**Short exercise:** Restate the full set of records exactly, without adding or dropping a word.
═════ Dataset content
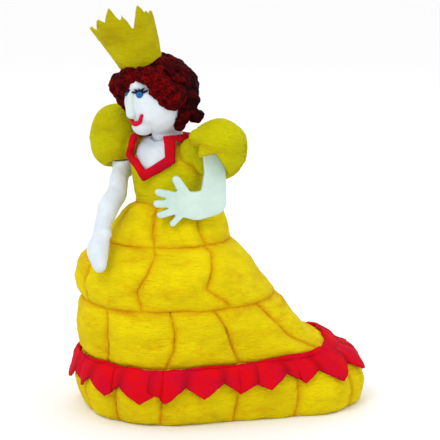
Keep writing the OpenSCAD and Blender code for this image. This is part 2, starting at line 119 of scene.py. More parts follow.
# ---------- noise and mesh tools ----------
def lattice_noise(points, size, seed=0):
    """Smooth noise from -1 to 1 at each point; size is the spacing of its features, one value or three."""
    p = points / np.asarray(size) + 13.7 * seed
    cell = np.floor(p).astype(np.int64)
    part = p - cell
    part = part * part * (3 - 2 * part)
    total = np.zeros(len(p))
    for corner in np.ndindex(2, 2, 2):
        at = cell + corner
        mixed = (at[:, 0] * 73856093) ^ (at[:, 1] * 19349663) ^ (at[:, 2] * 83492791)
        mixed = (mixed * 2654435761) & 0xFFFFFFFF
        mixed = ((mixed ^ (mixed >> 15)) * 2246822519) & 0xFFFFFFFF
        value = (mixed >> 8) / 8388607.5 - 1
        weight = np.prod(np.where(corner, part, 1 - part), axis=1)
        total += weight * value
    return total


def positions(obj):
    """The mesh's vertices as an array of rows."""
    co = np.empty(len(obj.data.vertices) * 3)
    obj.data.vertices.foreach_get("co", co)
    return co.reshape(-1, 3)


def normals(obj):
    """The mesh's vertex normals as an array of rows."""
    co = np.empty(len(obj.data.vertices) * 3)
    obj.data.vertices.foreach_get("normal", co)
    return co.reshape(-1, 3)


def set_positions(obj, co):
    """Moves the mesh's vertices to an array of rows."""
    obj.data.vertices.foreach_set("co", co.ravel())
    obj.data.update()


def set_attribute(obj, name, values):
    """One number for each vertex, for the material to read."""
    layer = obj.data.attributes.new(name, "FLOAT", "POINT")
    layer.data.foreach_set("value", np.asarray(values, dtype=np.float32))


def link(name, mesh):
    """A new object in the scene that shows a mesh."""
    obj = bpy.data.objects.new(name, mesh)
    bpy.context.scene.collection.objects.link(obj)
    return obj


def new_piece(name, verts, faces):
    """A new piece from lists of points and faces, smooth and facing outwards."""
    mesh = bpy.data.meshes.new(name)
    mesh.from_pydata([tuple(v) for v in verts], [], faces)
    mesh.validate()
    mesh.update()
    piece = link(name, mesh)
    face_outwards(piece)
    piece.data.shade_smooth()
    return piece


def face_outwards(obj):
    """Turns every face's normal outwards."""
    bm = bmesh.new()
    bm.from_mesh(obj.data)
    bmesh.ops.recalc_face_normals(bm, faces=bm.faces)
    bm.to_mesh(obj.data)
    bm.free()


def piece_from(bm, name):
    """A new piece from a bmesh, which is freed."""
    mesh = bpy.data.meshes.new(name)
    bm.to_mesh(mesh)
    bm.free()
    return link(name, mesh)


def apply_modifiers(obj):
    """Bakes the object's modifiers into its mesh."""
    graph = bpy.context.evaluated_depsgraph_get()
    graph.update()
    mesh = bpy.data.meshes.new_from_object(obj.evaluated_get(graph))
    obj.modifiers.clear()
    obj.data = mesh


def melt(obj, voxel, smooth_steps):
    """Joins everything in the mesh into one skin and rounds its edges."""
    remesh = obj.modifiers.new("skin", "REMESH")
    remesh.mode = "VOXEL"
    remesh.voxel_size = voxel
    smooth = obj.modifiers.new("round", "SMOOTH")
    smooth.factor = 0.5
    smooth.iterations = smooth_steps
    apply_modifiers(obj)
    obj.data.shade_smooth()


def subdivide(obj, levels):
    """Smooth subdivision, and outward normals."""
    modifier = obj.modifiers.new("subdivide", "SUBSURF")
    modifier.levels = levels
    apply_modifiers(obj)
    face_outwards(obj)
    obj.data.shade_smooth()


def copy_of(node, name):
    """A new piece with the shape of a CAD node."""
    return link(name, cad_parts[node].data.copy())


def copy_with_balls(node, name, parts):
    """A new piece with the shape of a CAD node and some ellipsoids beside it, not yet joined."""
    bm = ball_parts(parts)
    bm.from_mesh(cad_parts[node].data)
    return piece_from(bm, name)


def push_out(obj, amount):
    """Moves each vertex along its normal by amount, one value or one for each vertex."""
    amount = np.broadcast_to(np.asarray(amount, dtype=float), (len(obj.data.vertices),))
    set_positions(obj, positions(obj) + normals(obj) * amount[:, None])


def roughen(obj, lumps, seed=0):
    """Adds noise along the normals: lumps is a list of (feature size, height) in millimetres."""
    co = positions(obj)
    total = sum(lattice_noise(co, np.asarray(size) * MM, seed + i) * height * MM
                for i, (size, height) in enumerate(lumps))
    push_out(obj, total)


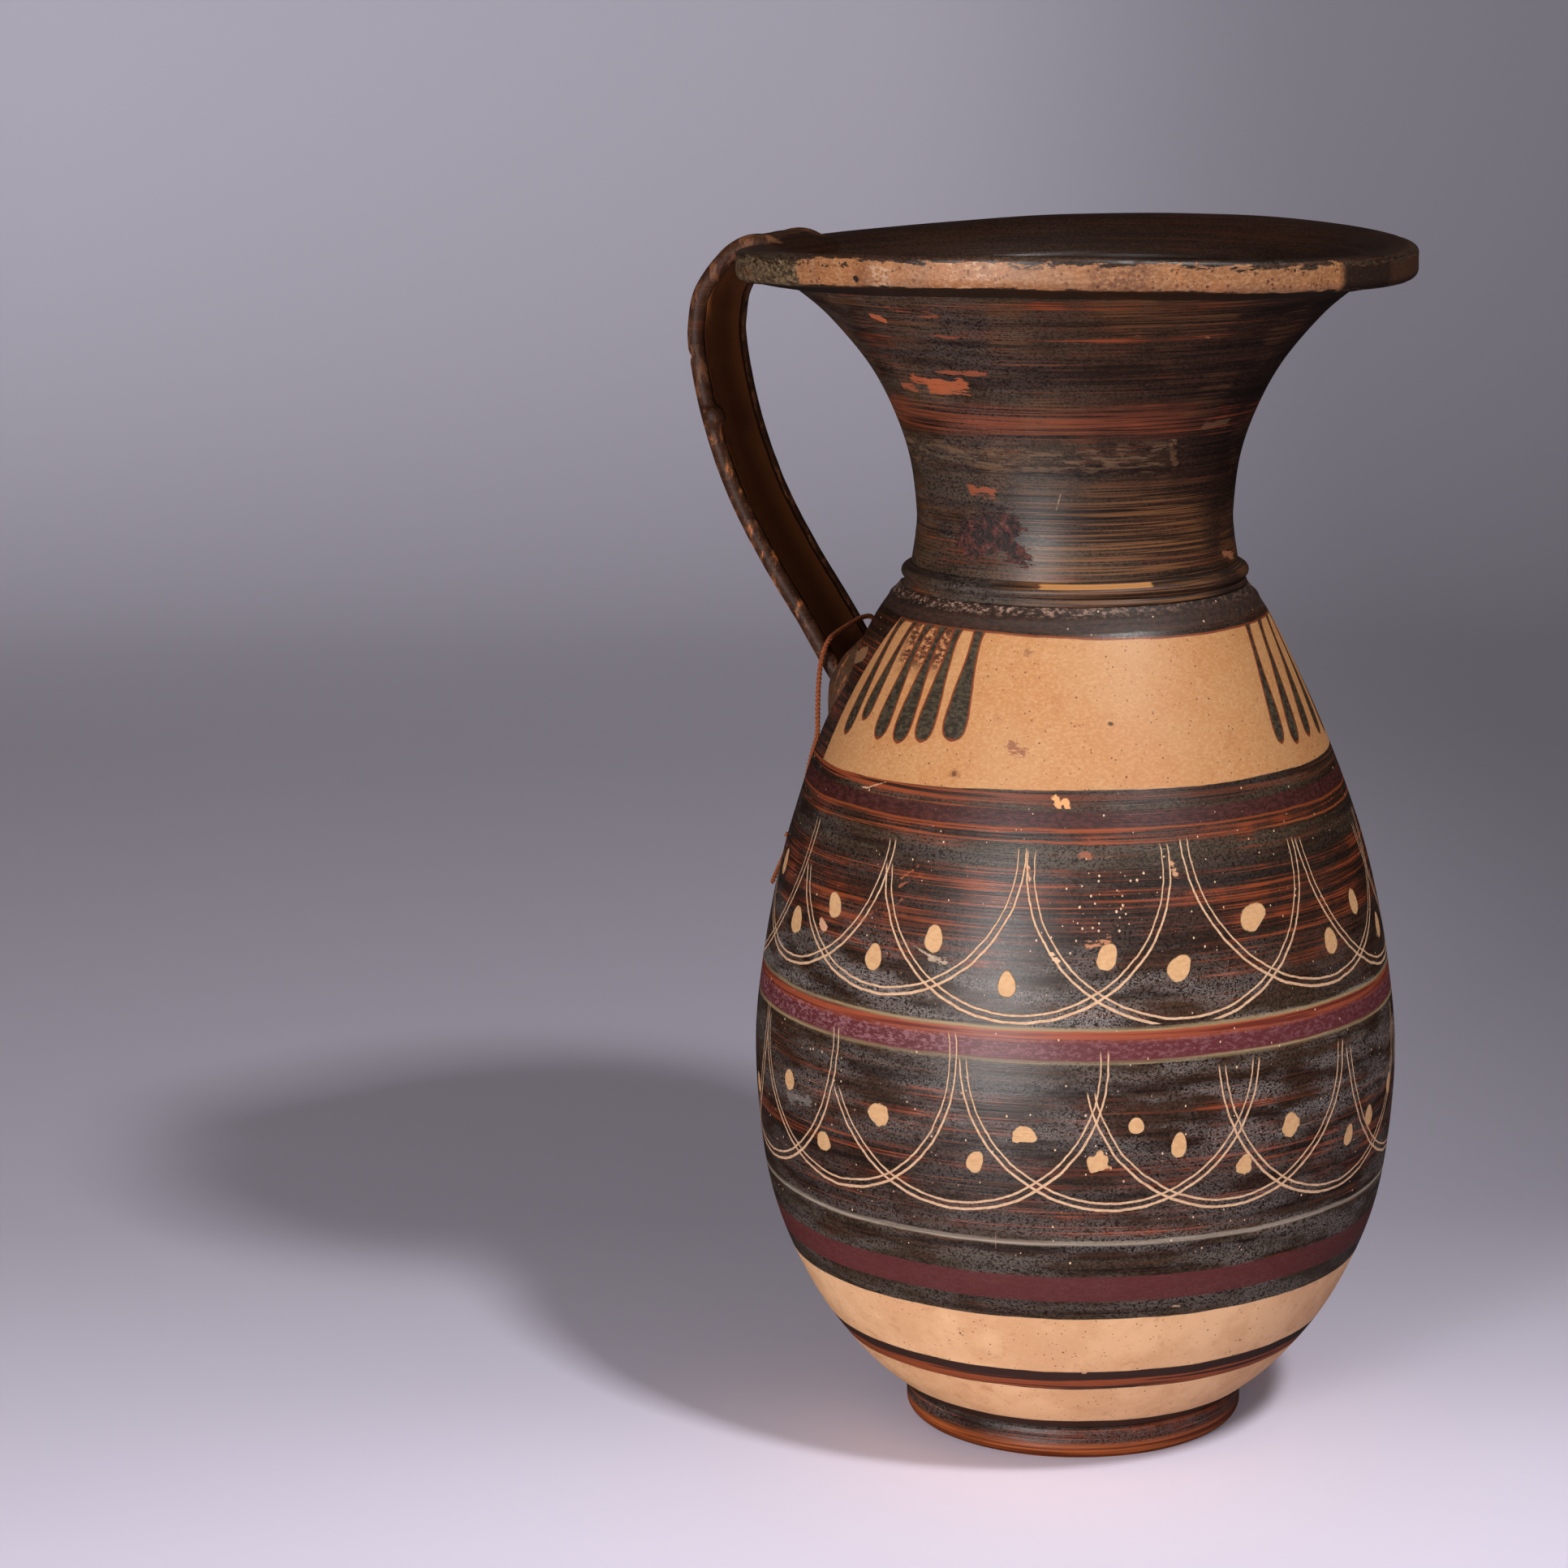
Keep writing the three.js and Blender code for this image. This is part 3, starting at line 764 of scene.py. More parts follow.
══════════
**The solution:**
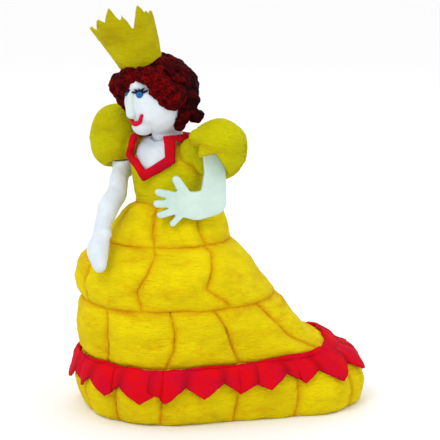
Keep writing the OpenSCAD and Blender code for this image. This is part 2, starting at line 119 of scene.py. More parts follow.
# ---------- noise and mesh tools ----------
def lattice_noise(points, size, seed=0):
    """Smooth noise from -1 to 1 at each point; size is the spacing of its features, one value or three."""
    p = points / np.asarray(size) + 13.7 * seed
    cell = np.floor(p).astype(np.int64)
    part = p - cell
    part = part * part * (3 - 2 * part)
    total = np.zeros(len(p))
    for corner in np.ndindex(2, 2, 2):
        at = cell + corner
        mixed = (at[:, 0] * 73856093) ^ (at[:, 1] * 19349663) ^ (at[:, 2] * 83492791)
        mixed = (mixed * 2654435761) & 0xFFFFFFFF
        mixed = ((mixed ^ (mixed >> 15)) * 2246822519) & 0xFFFFFFFF
        value = (mixed >> 8) / 8388607.5 - 1
        weight = np.prod(np.where(corner, part, 1 - part), axis=1)
        total += weight * value
    return total


def positions(obj):
    """The mesh's vertices as an array of rows."""
    co = np.empty(len(obj.data.vertices) * 3)
    obj.data.vertices.foreach_get("co", co)
    return co.reshape(-1, 3)


def normals(obj):
    """The mesh's vertex normals as an array of rows."""
    co = np.empty(len(obj.data.vertices) * 3)
    obj.data.vertices.foreach_get("normal", co)
    return co.reshape(-1, 3)


def set_positions(obj, co):
    """Moves the mesh's vertices to an array of rows."""
    obj.data.vertices.foreach_set("co", co.ravel())
    obj.data.update()


def set_attribute(obj, name, values):
    """One number for each vertex, for the material to read."""
    layer = obj.data.attributes.new(name, "FLOAT", "POINT")
    layer.data.foreach_set("value", np.asarray(values, dtype=np.float32))


def link(name, mesh):
    """A new object in the scene that shows a mesh."""
    obj = bpy.data.objects.new(name, mesh)
    bpy.context.scene.collection.objects.link(obj)
    return obj


def new_piece(name, verts, faces):
    """A new piece from lists of points and faces, smooth and facing outwards."""
    mesh = bpy.data.meshes.new(name)
    mesh.from_pydata([tuple(v) for v in verts], [], faces)
    mesh.validate()
    mesh.update()
    piece = link(name, mesh)
    face_outwards(piece)
    piece.data.shade_smooth()
    return piece


def face_outwards(obj):
    """Turns every face's normal outwards."""
    bm = bmesh.new()
    bm.from_mesh(obj.data)
    bmesh.ops.recalc_face_normals(bm, faces=bm.faces)
    bm.to_mesh(obj.data)
    bm.free()


def piece_from(bm, name):
    """A new piece from a bmesh, which is freed."""
    mesh = bpy.data.meshes.new(name)
    bm.to_mesh(mesh)
    bm.free()
    return link(name, mesh)


def apply_modifiers(obj):
    """Bakes the object's modifiers into its mesh."""
    graph = bpy.context.evaluated_depsgraph_get()
    graph.update()
    mesh = bpy.data.meshes.new_from_object(obj.evaluated_get(graph))
    obj.modifiers.clear()
    obj.data = mesh


def melt(obj, voxel, smooth_steps):
    """Joins everything in the mesh into one skin and rounds its edges."""
    remesh = obj.modifiers.new("skin", "REMESH")
    remesh.mode = "VOXEL"
    remesh.voxel_size = voxel
    smooth = obj.modifiers.new("round", "SMOOTH")
    smooth.factor = 0.5
    smooth.iterations = smooth_steps
    apply_modifiers(obj)
    obj.data.shade_smooth()


def subdivide(obj, levels):
    """Smooth subdivision, and outward normals."""
    modifier = obj.modifiers.new("subdivide", "SUBSURF")
    modifier.levels = levels
    apply_modifiers(obj)
    face_outwards(obj)
    obj.data.shade_smooth()


def copy_of(node, name):
    """A new piece with the shape of a CAD node."""
    return link(name, cad_parts[node].data.copy())


def copy_with_balls(node, name, parts):
    """A new piece with the shape of a CAD node and some ellipsoids beside it, not yet joined."""
    bm = ball_parts(parts)
    bm.from_mesh(cad_parts[node].data)
    return piece_from(bm, name)


def push_out(obj, amount):
    """Moves each vertex along its normal by amount, one value or one for each vertex."""
    amount = np.broadcast_to(np.asarray(amount, dtype=float), (len(obj.data.vertices),))
    set_positions(obj, positions(obj) + normals(obj) * amount[:, None])


def roughen(obj, lumps, seed=0):
    """Adds noise along the normals: lumps is a list of (feature size, height) in millimetres."""
    co = positions(obj)
    total = sum(lattice_noise(co, np.asarray(size) * MM, seed + i) * height * MM
                for i, (size, height) in enumerate(lumps))
    push_out(obj, total)


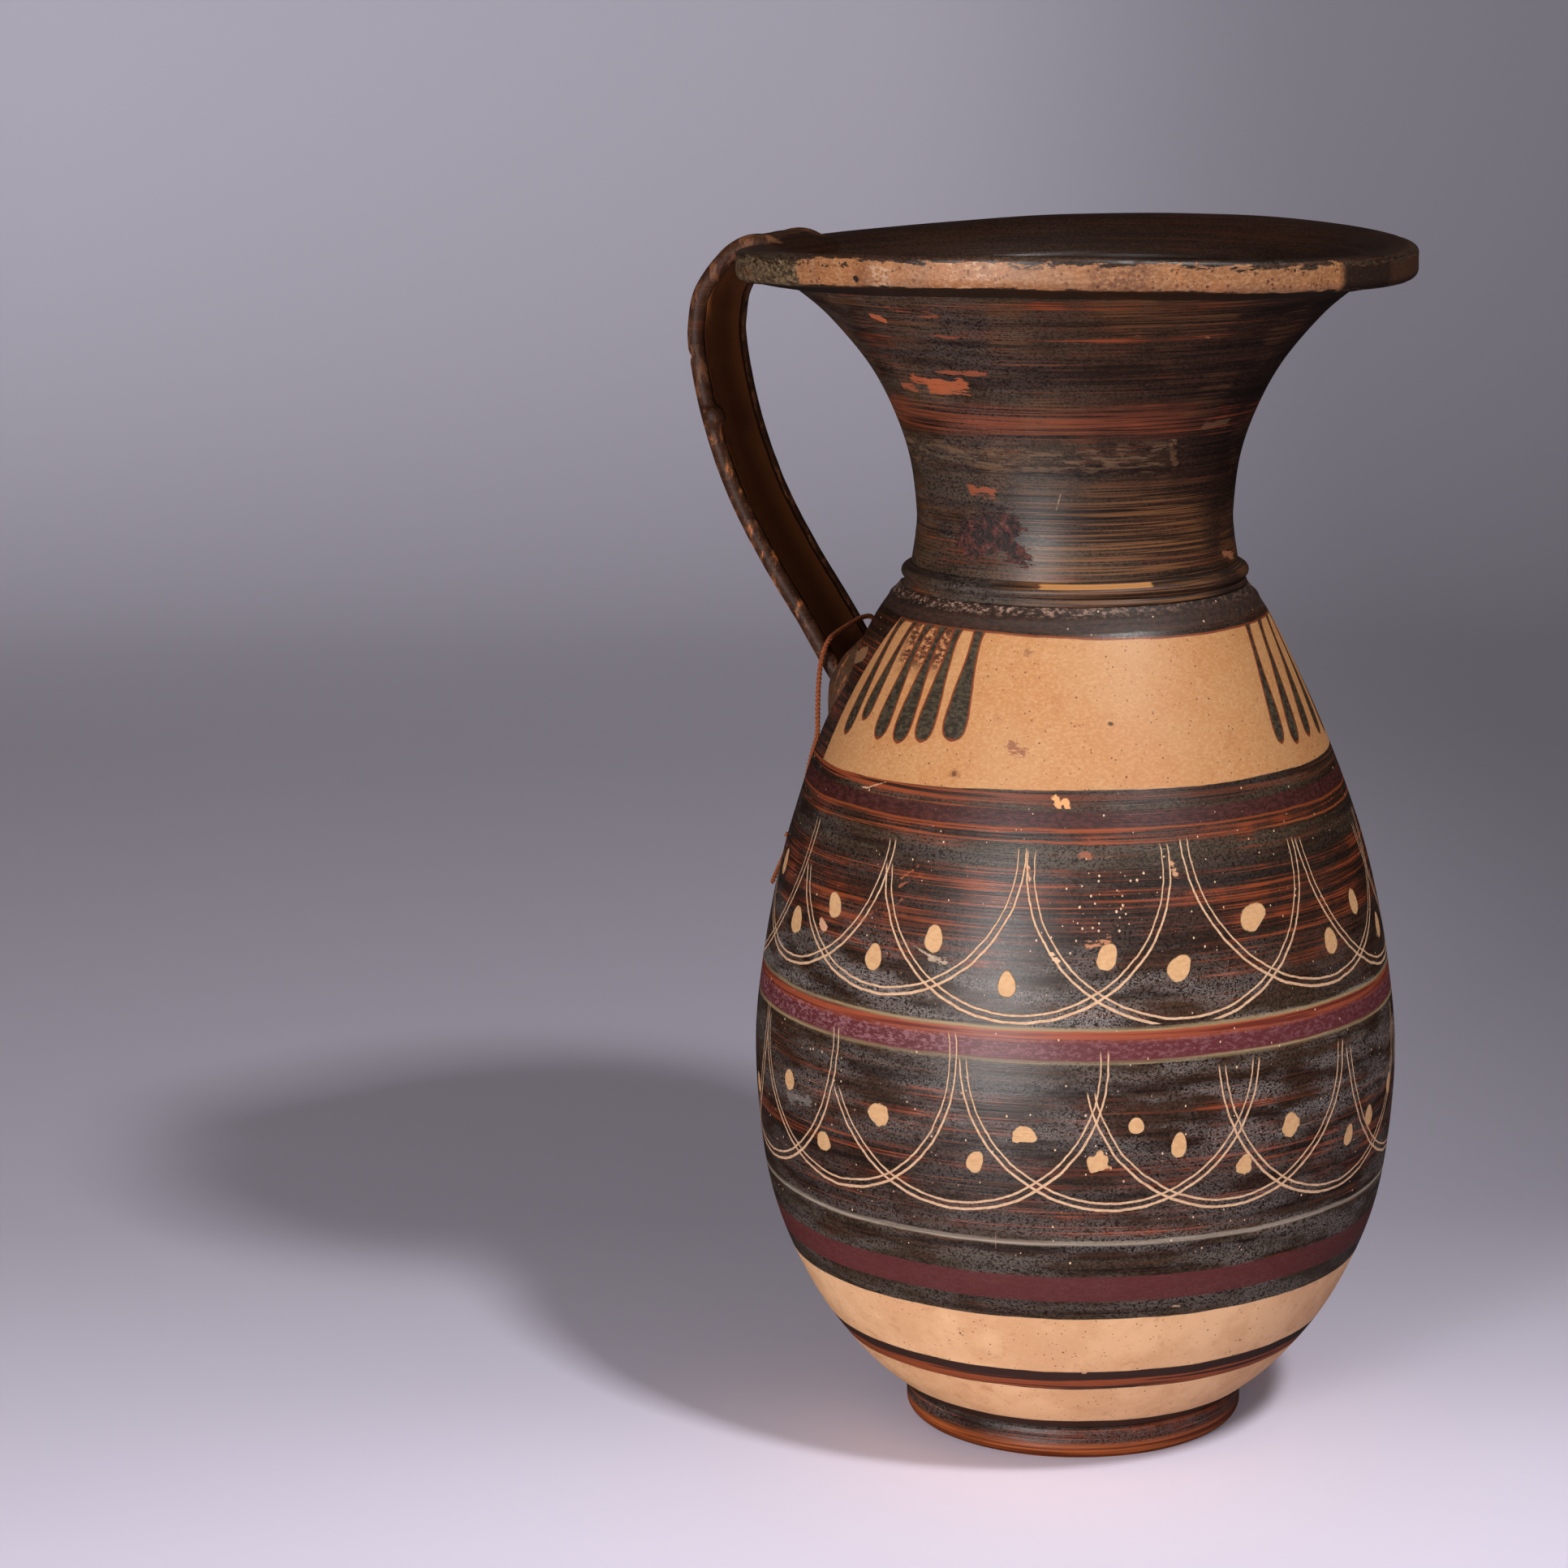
Keep writing the three.js and Blender code for this image. This is part 3, starting at line 764 of scene.py. More parts follow.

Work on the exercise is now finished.